Training, both in personal transferable skills and in research methods, heads the agenda at many graduate schools. To meet the research councils' goals for improved PhD completion rates, universities are having to invest in formal training for research students in the skills and methods they will need to produce a thesis.

Such moves are meeting with success. Some 19 per cent of students who started an ESRC-funded PhD between 1973 and 1975 completed within the research council target of four years; of those that started their courses in 1989, 73 per cent completed on time.

The rise in formal tuition for postgraduates brings a significant administrative and teaching workload. Increasingly, universities are looking towards graduate schools as a base for these programmes.

Many schools deliver other courses, for example skills for postgraduates who take on casual teaching work, or modules aimed at Masters students. MRes degrees, with their emphasis on research training, will also benefit from the facilities that a graduate school can offer.

Imperial College London set up its first graduate school this January in the School of the Environment, and will be looking at areas such as computer-based learning for MSc courses. At Nottingham University, the need to meet employer and research council demands for postgraduate training was one of the reasons for founding the graduate school. From this autumn, it will offer generic training to engineering students taking the MRes degree. This will be extended to other disciplines over the next few years.

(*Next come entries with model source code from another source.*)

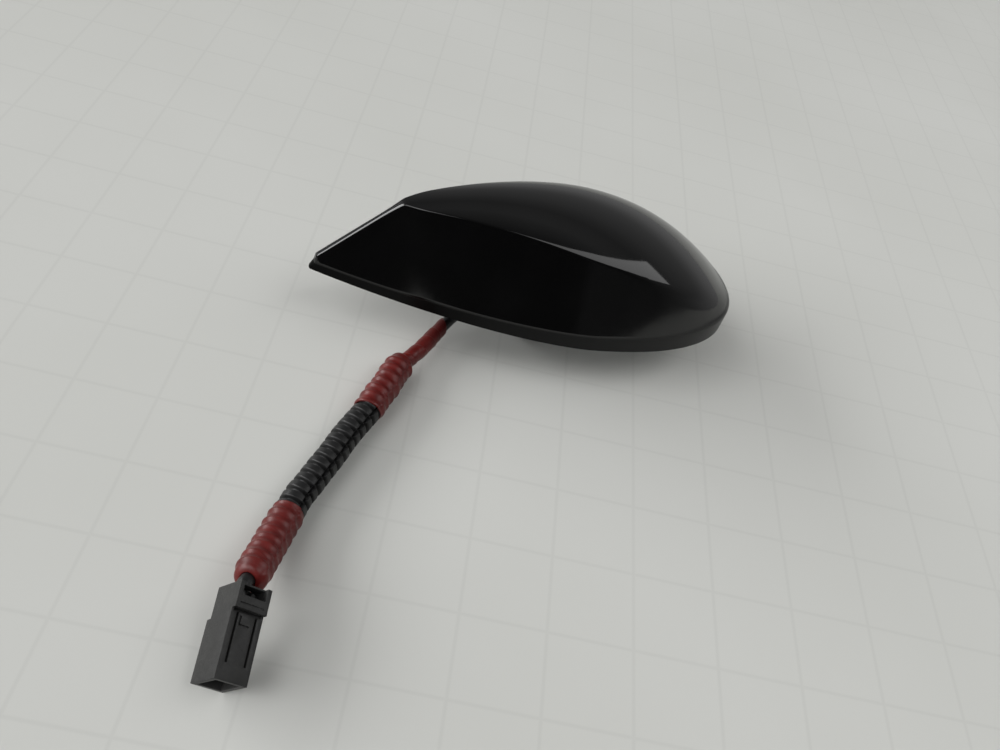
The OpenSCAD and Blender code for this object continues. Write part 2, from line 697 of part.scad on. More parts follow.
// Housing with the latch arm, its guard and the mouth, moulded in one piece
module connector_housing() {
  color("#2c2c2e") at_plug() difference() {
    union() {
      cube([plug_l, plug_w - plug_step, plug_h]);
      translate([plug_rear_l, 0, 0]) cube([plug_l - plug_rear_l, plug_w, plug_h]);
      for (z = [0, plug_h - guard_wall]) translate([0, -guard_h, z]) cube([guard_l, guard_h + 1, guard_wall]);
      translate([guard_l - 2.4, -guard_h, 0]) cube([2.4, 0.7, plug_h]);
    }
    translate([plug_l - mouth_l, plug_wall, plug_wall])
      cube([mouth_l + 1, plug_w - 2 * plug_wall, plug_h - 2 * plug_wall]);
    for (z = [arm_in, plug_h - arm_in - slot_w])
      translate([slot_from, -1, z]) cube([slot_l, 1 + slot_t, slot_w]);
    translate([-1, plug_w / 2, plug_h / 2]) rotate([0, 90, 0]) cylinder(d = entry_d, h = 5);
    translate([plug_l - mouth_l - retainer_l - 1.5, plug_wall, plug_h - retainer_t])
      cube([retainer_l + 0.1, plug_w - 2 * plug_wall, retainer_t + 1]);
  }
}

// Two contact blades in the mouth
module connector_blades() {
  color("#c8a24a") at_plug() for (s = [-1, 1])
    translate([plug_l - mouth_l, plug_w / 2 + s * blade_pitch / 2 - blade_w / 2, plug_h / 2 - blade_t / 2])
      cube([blade_l, blade_w, blade_t]);
}

// Plate that locks the contacts, pushed in from the hidden side
module connector_retainer() {
  color("#d9d9d4") at_plug()
    translate([plug_l - mouth_l - retainer_l - 1.45, plug_wall + 0.05, plug_h - retainer_t])
      cube([retainer_l, plug_w - 2 * plug_wall - 0.1, retainer_t]);
}

cover();
rim_seal();
base_plate();
roof_seal();
cover_screws();
circuit_board();
board_screws();
patch_pad();
patch_ceramic();
patch_electrode();
feed_pin();
shield_can();
filter_block();
amplifier_chip();
cable_gland();
cable_ferrule();
lead_cable();
cable_tape();
conduit();
upper_tape();
lower_tape();
connector_housing();
connector_blades();
connector_retainer();
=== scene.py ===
"""Looks of the low roof aerial: its gloss cover, taped lead in split conduit and small connector.

Lengths in the shape code are in millimetres and are turned into metres when a mesh is made.
"""
import math

import bpy
import numpy as np
from mathutils import Matrix, Vector


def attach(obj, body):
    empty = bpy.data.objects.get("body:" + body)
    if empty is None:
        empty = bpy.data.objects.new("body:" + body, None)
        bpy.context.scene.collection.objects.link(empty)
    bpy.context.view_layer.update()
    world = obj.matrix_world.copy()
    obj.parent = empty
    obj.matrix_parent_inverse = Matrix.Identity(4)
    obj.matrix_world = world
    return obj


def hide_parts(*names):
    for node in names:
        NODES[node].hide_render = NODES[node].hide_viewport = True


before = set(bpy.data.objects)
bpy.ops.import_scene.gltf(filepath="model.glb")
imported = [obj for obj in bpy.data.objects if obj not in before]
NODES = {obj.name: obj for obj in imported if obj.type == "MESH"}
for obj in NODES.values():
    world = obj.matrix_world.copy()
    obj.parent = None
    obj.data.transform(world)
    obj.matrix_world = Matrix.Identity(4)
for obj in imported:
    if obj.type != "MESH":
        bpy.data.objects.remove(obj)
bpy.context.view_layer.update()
scene = bpy.context.scene
MM = 0.001


# Mesh helpers


def add_mesh(name, points, faces, smooth=True):
    """A new object from points in millimetres."""
    mesh = bpy.data.meshes.new(name)
    mesh.from_pydata((np.asarray(points, float) * MM).tolist(), [], [list(map(int, f)) for f in faces])
    mesh.validate()
    mesh.update()
    if smooth:
        mesh.polygons.foreach_set("use_smooth", [True] * len(mesh.polygons))
    obj = bpy.data.objects.new(name, mesh)
    scene.collection.objects.link(obj)
    return obj


def grid_faces(rows, cols, wrap=False, start=0, flip=False):
    """Quads of a grid of rows by cols points, its columns closed when wrap is set."""
    faces = []
    last = cols if wrap else cols - 1
    for i in range(rows - 1):
        here = start + i * cols
        after = here + cols
        for j in range(last):
            k = (j + 1) % cols
            quad = (here + j, here + k, after + k, after + j)
            faces.append(quad[::-1] if flip else quad)
    return faces


def mark_sharp(obj, angle):
    """Edges that turn by more than angle degrees shade sharp."""
    mesh = obj.data
    normals = {}
    for poly in mesh.polygons:
        for key in poly.edge_keys:
            normals.setdefault(key, []).append(poly.normal.copy())
    limit = math.cos(math.radians(angle))
    sharp = [
        len(normals[e.key]) == 2 and normals[e.key][0].dot(normals[e.key][1]) < limit for e in mesh.edges
    ]
    attribute = mesh.attributes.new("sharp_edge", "BOOLEAN", "EDGE")
    attribute.data.foreach_set("value", sharp)


# Camera

CAMERA_AT = Vector((-79.3, -192.1, 166.5)) * MM
LOOK = Vector((0.2629, 0.663, -0.701)).normalized()
RIGHT = Vector((0.9632, -0.138, 0.2307))
RIGHT = (RIGHT - RIGHT.dot(LOOK) * LOOK).normalized()
UP = RIGHT.cross(LOOK)
camera_data = bpy.data.cameras.new("camera")
camera_data.sensor_width = 36
camera_data.lens = 33.75
camera_data.clip_start = 0.005
camera_data.clip_end = 20
camera = bpy.data.objects.new("camera", camera_data)
camera.matrix_world = Matrix.Translation(CAMERA_AT) @ Matrix((RIGHT, UP, -LOOK)).transposed().to_4x4()
scene.collection.objects.link(camera)
scene.camera = camera


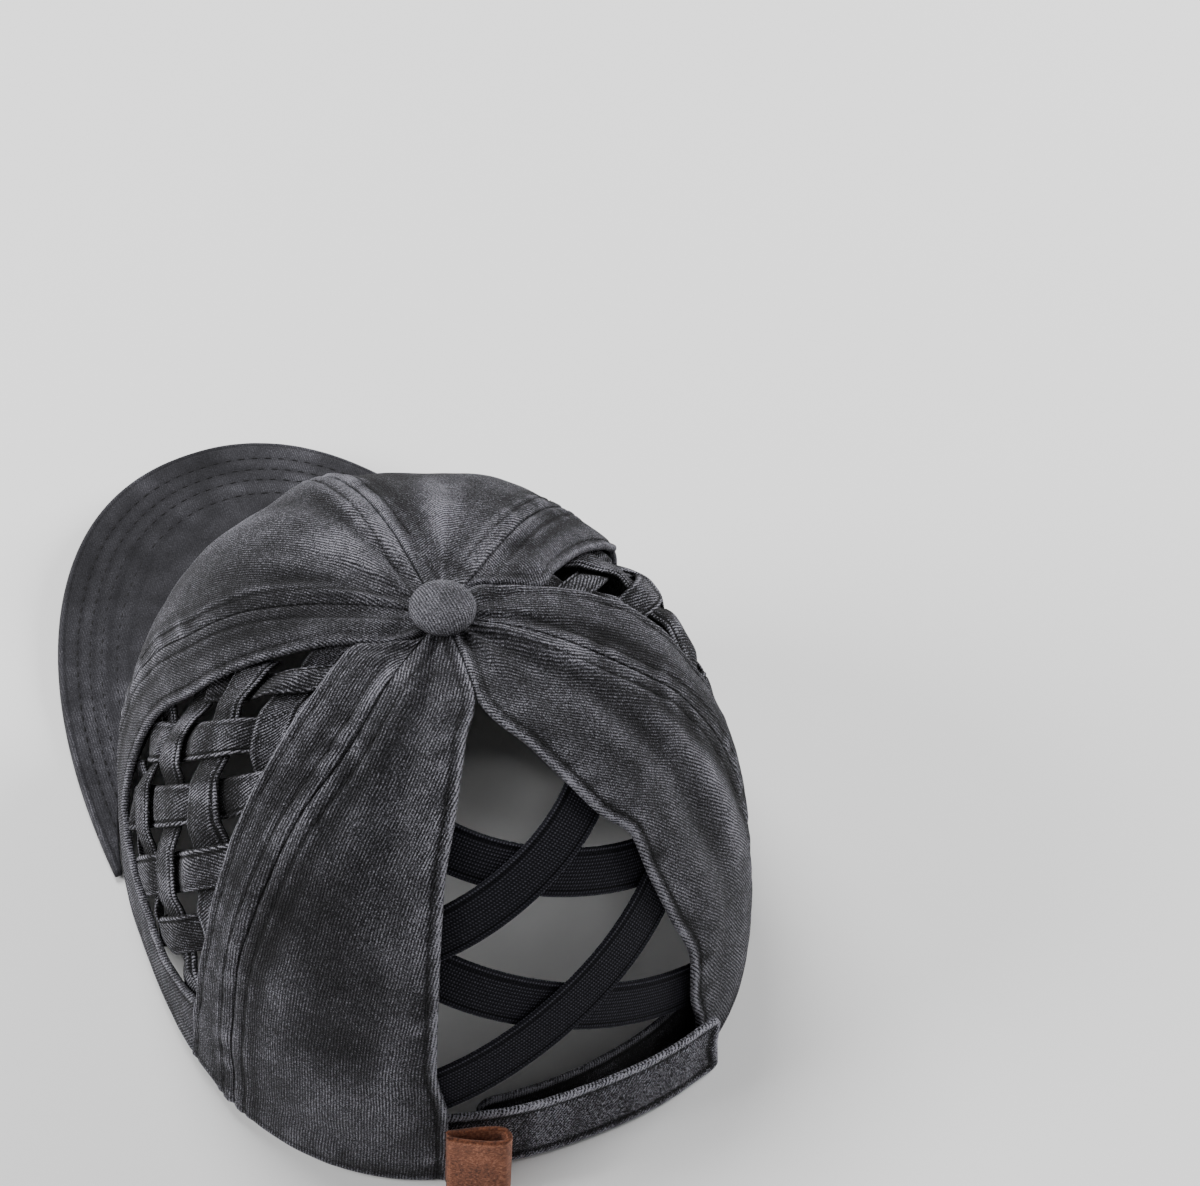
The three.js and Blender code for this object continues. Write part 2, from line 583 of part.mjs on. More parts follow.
function add(name, geometry, finish) {
  const mesh = new THREE.Mesh(geometry, new THREE.MeshStandardMaterial({ metalness: 0, ...FINISH[finish] }));
  mesh.name = name;
  cap.add(mesh);
}

add('front_panel_left', frontPanel(1), 'cloth');
add('front_panel_right', frontPanel(-1), 'cloth');
add('back_panel_left', backPanel(1, OPENING.left), 'cloth');
add('back_panel_right', backPanel(-1, OPENING.right), 'cloth');
for (const [word, side] of [['left', 1], ['right', -1]]) {
  const hems = WINDOW[word];
  add(`side_front_${word}`, sideFront(side, hems), 'cloth');
  add(`side_back_${word}`, sideBack(side, hems), 'cloth');
  const outline = windowOutline(hems);
  for (const { row } of ACROSS) add(`weave_${word}_across_${row}`, weaveStrip(side, outline, true, row), 'strip');
  for (const { row } of DOWN) add(`weave_${word}_down_${row}`, weaveStrip(side, outline, false, row), 'strip');
}
add('button', button(), 'pale');
add('visor', visor(), 'cloth');
for (const row of BANDS) add(row.name, band(row), 'elastic');
const strapOut = (around) => lerp(LAYER.strapUnder, LAYER.strapOver, read(STRAP_RUN, 'around', 'over', around));
add('strap_outer', upright({ ...STRAP, foot: 0, outAt: strapOut }), 'pale');
add('strap_inner', upright({ ...TAPE, outAt: () => LAYER.tape }), 'tape');
add('tag', tag(), 'leather');

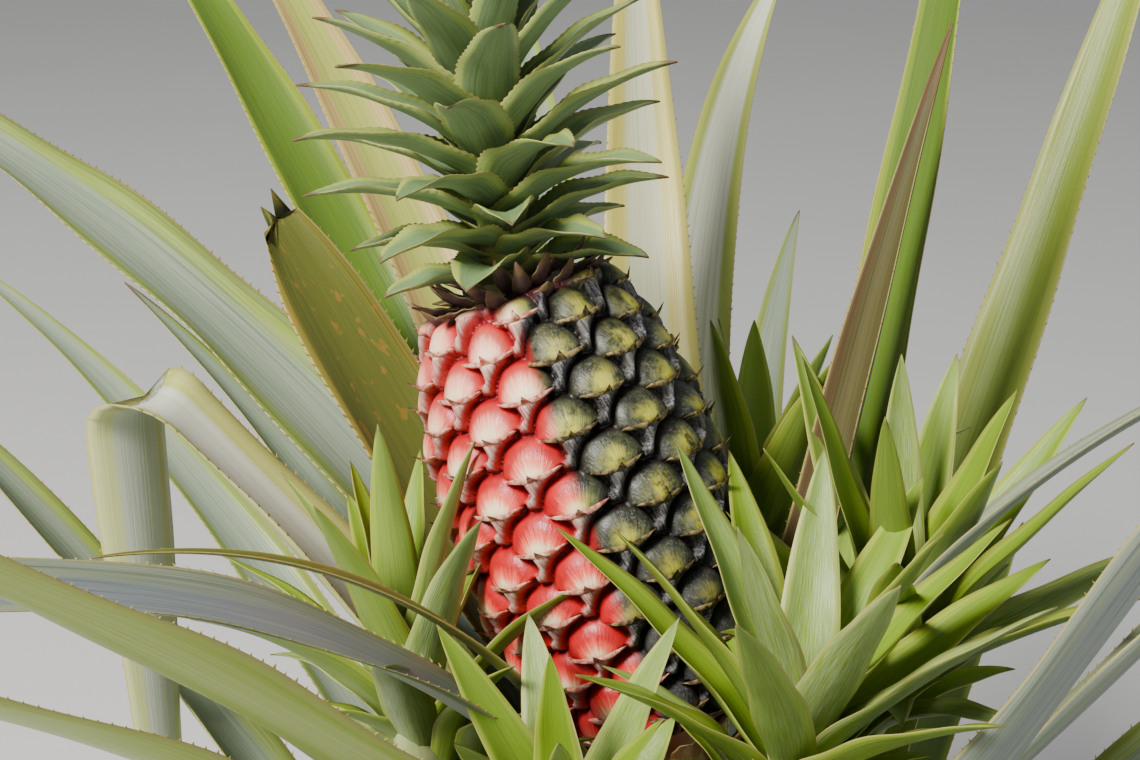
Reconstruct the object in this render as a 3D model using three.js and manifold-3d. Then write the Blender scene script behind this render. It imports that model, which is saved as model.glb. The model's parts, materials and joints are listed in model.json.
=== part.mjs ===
// A pineapple plant in fruit: a short stem sheathed in long channelled leaves, a bracted stalk, a barrel
// fruit of spiral eyes with its leafy crown, and the leafy slips that grow out under the fruit.
// Millimetres, +Z up. The origin is the middle of the flat cut under the stem, at ground level.
import * as THREE from "three";
import { mergeVertices } from "three/addons/utils/BufferGeometryUtils.js";
import Module from "manifold-3d";

const wasm = await Module();
wasm.setup();

// Driving dimensions
const GOLDEN_DEG = 137.508;
const GAP = 0.35;
const SEAT = 0.3;
const STEM = { height: 378, flare: 8, flareHeight: 26, foot: 33, top: 21, sides: 22 };
const STALK = { rise: 13, run: 46.4, foot: 14, top: 16, sides: 14 };
const FRUIT = {
  length: 190,
  radius: 55.5,
  footRadius: 31,
  shoulderRadius: 34,
  leanLeftDeg: 19.5,
  leanBackDeg: 12,
  eyes: 124,
  firstEye: 3,
  eyeTurnDeg: 137.463,
  eyePhaseDeg: 316.9,
  eyeRise: 9,
};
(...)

At Birmingham University, with 5,000 postgraduates, almost a third of the students are taking higher degrees. According to the pro-vice chancellor, Professor Graham Upton, the primary motivation for creating a graduate school is "to ensure that we are providing an environment in which postgraduates can work", but he agrees that the drive towards formal research training was also a factor. "There are issues in terms of cost-effectiveness and efficiency in training which go across the old faculty divisions," he says.

At Sheffield, which founded its graduate school two years ago, the emphasis is also on promoting research. As at Birmingham, this goes hand in hand with providing support for postgraduates. Sheffield's graduate school will run its first research training courses this autumn. "We felt it was incumbent on us to offer students more structured training," explains the deputy university secretary, Reg Goodchild.

Initial fears at Sheffield that students would be put off by the formal training commitments were unfounded. In fact, most universities find support for graduate schools - as long as they actually offer something new to their members.

"Staff and students were saying they did not want another layer of bureaucracy," recalls Professor Upton at Birmingham. "If you take a graduate school on just for external promotion, you will be found out."